### TO DO
How many of the lines that follow contain the word "materials"? Give only the number.

### TASK DATA

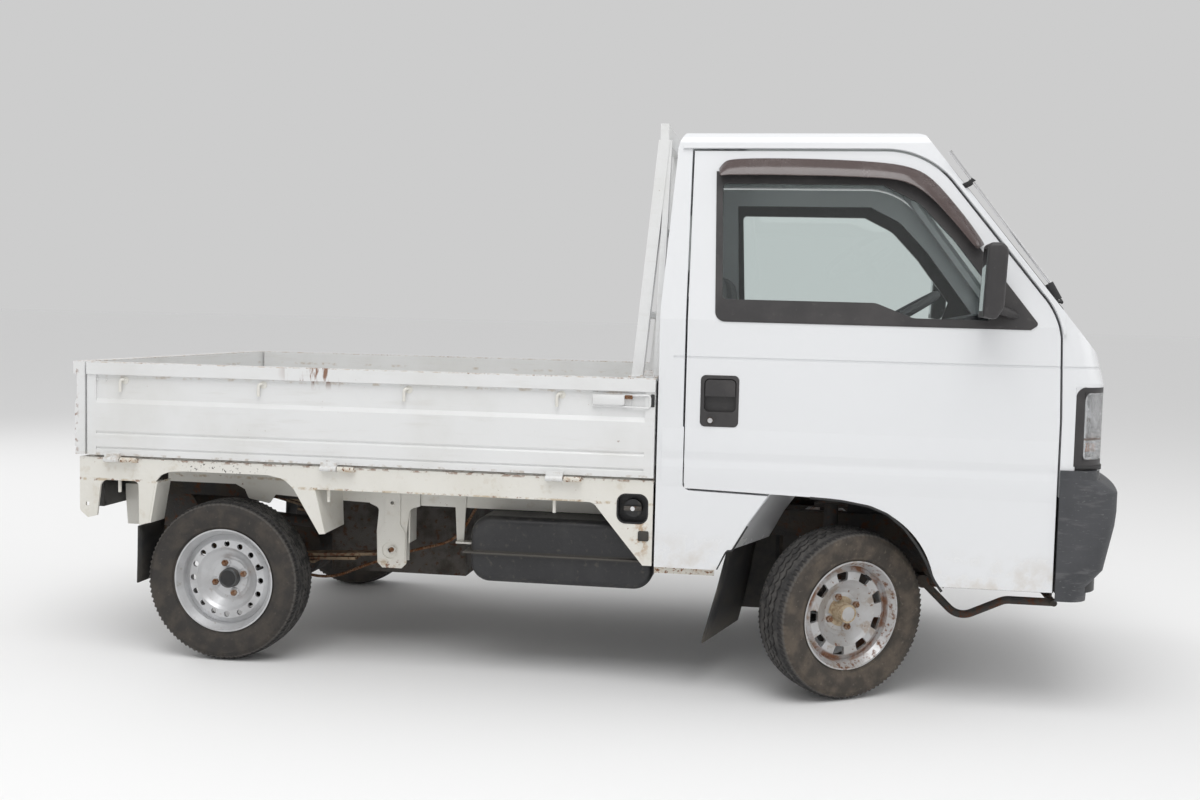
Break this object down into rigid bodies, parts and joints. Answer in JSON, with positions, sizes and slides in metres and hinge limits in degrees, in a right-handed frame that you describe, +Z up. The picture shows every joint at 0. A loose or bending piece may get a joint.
...
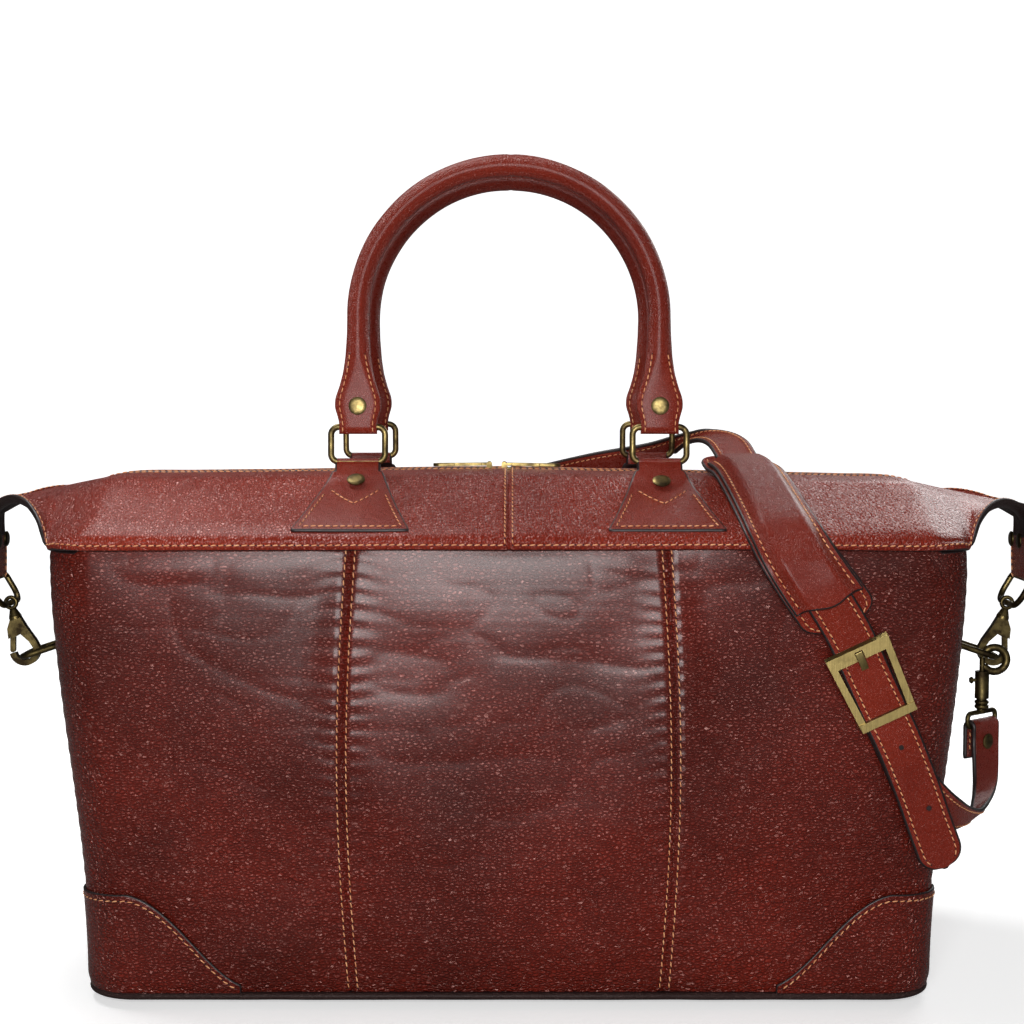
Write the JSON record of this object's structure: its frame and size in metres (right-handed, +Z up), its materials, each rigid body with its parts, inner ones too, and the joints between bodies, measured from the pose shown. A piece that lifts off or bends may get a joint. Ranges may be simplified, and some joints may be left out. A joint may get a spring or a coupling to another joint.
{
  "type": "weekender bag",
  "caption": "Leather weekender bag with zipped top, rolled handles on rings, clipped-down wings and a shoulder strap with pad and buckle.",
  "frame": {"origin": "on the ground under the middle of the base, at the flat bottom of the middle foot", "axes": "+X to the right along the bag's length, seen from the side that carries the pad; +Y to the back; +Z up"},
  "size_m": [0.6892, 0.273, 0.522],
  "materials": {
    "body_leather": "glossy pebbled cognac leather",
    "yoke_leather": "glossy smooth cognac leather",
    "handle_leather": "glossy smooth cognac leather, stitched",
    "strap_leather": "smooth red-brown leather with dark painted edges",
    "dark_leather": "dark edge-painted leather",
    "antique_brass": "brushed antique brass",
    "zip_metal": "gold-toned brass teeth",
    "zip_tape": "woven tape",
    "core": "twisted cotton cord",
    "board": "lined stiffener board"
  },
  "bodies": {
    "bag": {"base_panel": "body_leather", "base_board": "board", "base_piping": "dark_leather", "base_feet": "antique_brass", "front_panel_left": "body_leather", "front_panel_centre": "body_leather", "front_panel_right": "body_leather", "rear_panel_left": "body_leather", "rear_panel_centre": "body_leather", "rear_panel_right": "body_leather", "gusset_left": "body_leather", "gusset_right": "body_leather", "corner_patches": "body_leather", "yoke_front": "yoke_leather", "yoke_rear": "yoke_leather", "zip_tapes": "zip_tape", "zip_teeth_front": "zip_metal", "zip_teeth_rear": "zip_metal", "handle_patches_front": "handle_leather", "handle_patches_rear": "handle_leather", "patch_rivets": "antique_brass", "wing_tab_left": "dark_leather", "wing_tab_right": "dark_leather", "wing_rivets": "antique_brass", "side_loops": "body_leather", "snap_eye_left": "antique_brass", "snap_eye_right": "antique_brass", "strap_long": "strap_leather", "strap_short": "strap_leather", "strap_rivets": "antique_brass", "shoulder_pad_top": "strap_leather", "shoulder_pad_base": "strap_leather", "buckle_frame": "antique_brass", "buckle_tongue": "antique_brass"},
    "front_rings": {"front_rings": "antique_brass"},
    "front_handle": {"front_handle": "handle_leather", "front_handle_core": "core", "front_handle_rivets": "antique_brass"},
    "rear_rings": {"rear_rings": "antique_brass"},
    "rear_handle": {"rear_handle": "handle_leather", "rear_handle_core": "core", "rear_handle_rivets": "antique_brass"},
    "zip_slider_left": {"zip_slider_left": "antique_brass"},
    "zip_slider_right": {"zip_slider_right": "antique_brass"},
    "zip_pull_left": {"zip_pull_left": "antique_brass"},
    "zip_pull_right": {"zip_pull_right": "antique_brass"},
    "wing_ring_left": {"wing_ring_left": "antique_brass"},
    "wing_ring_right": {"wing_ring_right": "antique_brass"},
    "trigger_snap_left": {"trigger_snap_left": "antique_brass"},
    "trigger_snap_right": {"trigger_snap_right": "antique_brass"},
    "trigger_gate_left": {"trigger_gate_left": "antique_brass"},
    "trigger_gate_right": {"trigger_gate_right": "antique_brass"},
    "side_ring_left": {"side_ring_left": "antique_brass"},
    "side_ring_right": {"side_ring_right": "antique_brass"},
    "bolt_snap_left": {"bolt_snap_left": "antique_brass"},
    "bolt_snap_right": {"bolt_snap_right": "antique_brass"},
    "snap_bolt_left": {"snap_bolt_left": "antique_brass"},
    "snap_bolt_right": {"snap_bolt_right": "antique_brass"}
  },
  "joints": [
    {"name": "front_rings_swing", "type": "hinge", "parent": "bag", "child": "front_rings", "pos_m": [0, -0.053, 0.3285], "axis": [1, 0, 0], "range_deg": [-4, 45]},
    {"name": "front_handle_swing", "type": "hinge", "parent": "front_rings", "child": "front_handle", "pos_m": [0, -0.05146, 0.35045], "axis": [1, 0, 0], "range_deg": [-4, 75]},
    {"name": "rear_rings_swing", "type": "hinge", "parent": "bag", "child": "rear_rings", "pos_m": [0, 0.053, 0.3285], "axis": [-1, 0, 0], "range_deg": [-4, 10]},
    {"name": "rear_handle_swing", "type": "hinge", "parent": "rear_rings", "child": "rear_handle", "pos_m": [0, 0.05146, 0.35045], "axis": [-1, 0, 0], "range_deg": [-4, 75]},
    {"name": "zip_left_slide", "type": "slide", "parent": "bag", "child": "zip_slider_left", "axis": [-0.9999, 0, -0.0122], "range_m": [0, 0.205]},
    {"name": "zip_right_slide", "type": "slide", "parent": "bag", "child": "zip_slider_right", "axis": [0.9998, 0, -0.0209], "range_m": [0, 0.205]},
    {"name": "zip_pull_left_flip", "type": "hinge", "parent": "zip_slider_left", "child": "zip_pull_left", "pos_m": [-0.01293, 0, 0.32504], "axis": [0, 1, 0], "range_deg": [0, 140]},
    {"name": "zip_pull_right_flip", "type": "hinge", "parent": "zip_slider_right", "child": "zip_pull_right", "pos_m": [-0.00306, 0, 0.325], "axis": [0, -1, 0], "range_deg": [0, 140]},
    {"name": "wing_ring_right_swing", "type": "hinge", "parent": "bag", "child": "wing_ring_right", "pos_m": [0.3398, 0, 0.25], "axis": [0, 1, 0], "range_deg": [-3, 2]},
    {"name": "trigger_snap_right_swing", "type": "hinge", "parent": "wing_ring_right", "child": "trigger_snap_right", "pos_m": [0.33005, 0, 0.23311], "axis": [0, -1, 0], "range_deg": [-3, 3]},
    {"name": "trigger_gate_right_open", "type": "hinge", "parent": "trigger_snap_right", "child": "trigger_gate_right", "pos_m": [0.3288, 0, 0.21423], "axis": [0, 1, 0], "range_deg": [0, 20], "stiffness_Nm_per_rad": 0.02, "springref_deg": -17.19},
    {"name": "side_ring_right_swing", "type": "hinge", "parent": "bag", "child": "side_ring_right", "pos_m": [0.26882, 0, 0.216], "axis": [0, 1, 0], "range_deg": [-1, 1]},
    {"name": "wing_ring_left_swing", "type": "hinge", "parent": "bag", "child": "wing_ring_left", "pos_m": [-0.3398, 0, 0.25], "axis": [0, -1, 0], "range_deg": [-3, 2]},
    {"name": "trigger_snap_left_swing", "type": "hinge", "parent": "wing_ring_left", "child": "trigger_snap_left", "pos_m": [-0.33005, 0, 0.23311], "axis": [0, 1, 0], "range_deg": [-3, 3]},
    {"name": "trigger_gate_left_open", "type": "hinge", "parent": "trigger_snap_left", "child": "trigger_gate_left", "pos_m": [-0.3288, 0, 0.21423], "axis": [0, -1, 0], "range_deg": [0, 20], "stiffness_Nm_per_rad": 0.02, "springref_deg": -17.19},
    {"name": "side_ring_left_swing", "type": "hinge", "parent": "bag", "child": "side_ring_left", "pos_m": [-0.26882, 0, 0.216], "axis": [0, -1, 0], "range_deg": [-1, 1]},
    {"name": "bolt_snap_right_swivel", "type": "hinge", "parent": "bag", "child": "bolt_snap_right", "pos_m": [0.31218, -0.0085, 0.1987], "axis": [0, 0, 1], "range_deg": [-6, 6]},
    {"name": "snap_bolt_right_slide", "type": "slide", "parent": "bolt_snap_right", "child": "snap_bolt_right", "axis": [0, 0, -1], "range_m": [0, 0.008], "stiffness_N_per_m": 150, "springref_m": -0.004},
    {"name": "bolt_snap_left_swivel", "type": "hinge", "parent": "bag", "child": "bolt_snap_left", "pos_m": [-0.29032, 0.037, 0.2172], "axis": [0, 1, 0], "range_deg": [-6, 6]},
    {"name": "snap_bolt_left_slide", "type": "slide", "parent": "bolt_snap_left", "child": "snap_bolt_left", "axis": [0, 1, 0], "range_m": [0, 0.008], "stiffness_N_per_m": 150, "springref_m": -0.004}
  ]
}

### TASK RESULT
2